# START OF Data shown

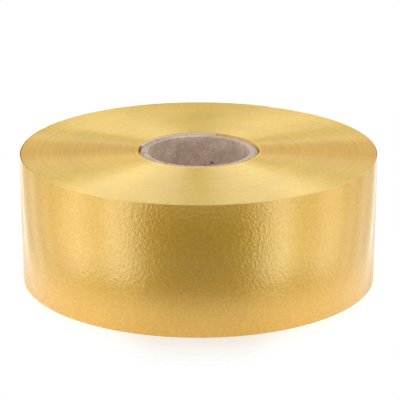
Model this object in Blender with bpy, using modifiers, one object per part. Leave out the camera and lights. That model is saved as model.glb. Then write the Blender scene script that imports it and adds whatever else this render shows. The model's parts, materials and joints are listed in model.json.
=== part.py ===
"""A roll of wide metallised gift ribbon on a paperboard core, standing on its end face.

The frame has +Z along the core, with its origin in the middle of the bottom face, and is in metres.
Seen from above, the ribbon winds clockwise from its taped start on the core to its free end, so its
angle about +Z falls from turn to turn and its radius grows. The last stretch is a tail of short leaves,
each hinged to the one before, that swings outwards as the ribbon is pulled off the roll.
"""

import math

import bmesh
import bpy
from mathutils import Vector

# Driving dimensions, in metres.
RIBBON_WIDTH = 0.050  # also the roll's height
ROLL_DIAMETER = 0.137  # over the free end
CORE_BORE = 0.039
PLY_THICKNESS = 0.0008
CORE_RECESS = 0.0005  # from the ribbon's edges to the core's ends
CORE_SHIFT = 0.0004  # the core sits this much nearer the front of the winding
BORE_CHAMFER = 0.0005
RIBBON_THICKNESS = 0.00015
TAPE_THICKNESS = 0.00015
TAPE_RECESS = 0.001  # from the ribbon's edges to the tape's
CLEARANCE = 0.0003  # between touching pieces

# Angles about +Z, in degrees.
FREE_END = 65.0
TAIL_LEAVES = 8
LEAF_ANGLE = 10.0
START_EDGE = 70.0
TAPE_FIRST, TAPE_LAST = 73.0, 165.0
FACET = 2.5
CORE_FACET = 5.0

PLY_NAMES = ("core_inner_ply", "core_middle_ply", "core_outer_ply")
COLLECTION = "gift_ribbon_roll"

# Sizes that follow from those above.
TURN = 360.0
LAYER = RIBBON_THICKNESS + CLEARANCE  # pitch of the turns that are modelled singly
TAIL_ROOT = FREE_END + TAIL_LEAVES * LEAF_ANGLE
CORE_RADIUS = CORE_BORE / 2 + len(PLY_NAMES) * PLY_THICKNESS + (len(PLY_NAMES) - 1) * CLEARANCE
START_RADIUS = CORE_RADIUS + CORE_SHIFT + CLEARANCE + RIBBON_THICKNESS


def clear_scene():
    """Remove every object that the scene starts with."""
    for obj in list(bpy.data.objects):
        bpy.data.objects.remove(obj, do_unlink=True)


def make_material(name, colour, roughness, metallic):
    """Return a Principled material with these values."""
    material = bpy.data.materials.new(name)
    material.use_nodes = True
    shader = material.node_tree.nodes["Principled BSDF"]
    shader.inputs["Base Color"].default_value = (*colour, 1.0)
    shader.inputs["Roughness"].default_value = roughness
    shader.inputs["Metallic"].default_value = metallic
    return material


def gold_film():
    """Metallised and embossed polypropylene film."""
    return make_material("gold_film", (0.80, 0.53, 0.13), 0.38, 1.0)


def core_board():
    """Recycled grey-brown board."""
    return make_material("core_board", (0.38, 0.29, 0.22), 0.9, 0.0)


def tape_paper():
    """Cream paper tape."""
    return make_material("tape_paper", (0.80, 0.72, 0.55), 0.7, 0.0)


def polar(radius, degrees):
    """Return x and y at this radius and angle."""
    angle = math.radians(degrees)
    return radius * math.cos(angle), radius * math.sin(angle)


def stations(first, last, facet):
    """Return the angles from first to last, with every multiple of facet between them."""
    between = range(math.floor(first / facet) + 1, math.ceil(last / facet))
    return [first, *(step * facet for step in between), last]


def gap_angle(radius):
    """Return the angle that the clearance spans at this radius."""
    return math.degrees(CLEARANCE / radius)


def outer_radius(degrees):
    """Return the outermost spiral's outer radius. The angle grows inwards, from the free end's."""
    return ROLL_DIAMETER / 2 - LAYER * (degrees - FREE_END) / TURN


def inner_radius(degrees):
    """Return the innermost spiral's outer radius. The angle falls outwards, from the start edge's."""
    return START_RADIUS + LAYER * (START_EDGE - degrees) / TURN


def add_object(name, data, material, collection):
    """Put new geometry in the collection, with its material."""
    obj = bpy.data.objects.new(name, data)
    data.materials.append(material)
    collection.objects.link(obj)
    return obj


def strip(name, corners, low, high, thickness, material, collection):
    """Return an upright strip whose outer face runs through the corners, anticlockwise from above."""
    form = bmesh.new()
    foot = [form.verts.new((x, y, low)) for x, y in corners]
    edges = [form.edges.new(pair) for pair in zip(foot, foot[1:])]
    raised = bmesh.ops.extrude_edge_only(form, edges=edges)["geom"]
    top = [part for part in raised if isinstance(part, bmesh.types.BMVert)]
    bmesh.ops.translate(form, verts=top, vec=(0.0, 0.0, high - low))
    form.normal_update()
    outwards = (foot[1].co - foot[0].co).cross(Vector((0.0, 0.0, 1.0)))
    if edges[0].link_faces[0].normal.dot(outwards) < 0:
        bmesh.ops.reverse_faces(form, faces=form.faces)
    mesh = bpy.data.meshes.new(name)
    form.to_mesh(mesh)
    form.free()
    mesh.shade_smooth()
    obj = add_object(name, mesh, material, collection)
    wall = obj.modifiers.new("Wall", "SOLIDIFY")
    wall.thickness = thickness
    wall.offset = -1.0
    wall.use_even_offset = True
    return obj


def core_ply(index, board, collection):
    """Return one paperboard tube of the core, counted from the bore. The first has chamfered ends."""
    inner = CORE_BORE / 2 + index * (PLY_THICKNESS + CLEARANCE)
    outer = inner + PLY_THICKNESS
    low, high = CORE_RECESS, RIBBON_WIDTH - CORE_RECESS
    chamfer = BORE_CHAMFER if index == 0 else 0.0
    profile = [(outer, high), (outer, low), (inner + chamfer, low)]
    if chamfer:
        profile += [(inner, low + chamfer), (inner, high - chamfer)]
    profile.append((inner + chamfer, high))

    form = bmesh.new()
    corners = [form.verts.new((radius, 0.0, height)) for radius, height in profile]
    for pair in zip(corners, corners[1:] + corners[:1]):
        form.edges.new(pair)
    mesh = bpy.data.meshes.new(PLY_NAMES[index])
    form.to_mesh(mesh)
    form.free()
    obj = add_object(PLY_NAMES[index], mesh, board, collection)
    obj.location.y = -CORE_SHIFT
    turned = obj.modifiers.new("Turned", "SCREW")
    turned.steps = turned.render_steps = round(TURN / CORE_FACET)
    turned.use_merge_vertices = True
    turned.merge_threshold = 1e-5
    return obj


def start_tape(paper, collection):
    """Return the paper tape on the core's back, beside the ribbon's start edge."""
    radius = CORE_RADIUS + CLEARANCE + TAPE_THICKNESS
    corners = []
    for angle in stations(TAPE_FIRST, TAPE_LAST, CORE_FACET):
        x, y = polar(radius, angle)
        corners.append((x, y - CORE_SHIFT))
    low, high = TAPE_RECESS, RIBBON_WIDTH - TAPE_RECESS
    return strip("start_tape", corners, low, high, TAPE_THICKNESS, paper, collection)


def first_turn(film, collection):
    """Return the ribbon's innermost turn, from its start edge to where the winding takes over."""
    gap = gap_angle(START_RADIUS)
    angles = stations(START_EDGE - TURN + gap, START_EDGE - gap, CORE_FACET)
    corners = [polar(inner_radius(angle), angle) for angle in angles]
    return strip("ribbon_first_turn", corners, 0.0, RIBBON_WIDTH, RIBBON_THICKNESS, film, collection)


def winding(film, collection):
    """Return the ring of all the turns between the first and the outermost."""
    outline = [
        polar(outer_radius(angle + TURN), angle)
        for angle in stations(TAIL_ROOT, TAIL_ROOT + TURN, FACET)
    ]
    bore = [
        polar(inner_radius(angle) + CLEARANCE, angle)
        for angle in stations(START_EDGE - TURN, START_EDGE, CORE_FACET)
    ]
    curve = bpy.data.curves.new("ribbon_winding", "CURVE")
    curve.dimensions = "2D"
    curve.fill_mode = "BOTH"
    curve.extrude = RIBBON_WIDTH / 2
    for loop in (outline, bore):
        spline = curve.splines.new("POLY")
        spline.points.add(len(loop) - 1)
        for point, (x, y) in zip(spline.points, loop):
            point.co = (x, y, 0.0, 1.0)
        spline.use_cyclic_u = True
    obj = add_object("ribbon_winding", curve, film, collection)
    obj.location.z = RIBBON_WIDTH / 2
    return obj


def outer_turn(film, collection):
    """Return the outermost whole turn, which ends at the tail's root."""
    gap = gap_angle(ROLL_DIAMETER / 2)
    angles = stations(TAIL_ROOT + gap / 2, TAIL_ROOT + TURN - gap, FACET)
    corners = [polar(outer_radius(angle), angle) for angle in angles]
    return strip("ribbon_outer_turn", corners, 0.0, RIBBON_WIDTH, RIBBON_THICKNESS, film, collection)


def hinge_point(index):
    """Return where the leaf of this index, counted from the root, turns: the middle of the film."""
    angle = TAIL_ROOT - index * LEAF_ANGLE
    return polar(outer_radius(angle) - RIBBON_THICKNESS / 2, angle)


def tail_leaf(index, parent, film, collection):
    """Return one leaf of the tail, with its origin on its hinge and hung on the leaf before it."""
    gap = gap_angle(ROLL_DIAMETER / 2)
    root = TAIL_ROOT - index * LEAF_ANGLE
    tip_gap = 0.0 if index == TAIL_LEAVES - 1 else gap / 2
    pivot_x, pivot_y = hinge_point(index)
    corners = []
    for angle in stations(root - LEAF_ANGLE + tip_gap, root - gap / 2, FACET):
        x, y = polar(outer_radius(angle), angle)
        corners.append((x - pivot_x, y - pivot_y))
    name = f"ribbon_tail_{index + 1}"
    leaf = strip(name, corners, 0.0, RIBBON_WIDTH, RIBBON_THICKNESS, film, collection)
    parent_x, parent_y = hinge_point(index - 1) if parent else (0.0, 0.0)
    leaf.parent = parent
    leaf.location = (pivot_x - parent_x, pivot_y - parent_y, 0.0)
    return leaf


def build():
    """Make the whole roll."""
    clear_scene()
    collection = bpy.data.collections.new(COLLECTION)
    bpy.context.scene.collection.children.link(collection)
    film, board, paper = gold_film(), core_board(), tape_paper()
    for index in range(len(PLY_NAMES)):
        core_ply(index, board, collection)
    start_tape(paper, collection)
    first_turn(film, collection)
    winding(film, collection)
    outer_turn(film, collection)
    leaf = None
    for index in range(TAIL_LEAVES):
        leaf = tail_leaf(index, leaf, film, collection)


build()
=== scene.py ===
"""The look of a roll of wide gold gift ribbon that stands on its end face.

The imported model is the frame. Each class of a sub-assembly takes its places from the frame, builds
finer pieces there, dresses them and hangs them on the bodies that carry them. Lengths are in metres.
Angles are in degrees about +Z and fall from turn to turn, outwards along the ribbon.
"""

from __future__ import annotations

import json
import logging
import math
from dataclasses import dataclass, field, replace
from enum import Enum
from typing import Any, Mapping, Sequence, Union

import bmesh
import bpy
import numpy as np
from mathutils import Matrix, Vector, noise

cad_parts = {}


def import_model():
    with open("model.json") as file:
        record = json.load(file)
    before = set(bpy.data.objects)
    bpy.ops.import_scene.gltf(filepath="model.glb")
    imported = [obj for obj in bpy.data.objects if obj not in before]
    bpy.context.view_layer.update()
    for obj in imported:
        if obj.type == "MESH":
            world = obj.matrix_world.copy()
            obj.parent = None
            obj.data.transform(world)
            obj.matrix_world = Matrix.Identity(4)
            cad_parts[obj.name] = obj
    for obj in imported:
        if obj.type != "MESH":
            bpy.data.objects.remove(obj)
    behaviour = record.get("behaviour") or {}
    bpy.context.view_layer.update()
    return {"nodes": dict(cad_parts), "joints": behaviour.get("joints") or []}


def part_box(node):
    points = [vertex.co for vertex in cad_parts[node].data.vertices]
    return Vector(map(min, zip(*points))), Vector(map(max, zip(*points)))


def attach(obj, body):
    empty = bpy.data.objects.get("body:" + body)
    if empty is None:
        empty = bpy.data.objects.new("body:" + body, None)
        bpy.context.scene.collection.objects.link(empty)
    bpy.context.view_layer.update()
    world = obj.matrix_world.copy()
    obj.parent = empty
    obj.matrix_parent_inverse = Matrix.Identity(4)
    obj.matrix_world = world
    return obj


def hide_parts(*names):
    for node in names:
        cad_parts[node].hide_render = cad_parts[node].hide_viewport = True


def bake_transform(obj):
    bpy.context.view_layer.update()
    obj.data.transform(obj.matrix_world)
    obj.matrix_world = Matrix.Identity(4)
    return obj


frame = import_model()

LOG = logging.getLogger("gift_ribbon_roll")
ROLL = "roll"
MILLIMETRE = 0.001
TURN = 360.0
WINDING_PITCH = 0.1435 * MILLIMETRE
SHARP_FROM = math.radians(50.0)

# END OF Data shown

■ Instructions to follow
Using the data above, restate word for word the lines from its opening line through the line that contains "standing on its end face.", and no more.

■ Answer for the task
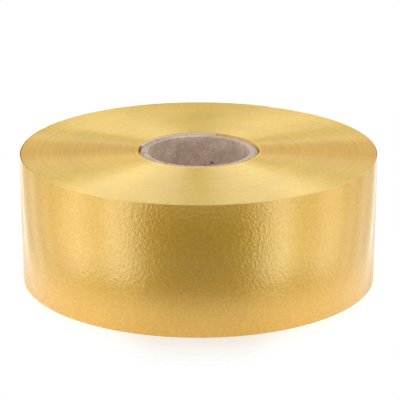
Model this object in Blender with bpy, using modifiers, one object per part. Leave out the camera and lights. That model is saved as model.glb. Then write the Blender scene script that imports it and adds whatever else this render shows. The model's parts, materials and joints are listed in model.json.
=== part.py ===
"""A roll of wide metallised gift ribbon on a paperboard core, standing on its end face.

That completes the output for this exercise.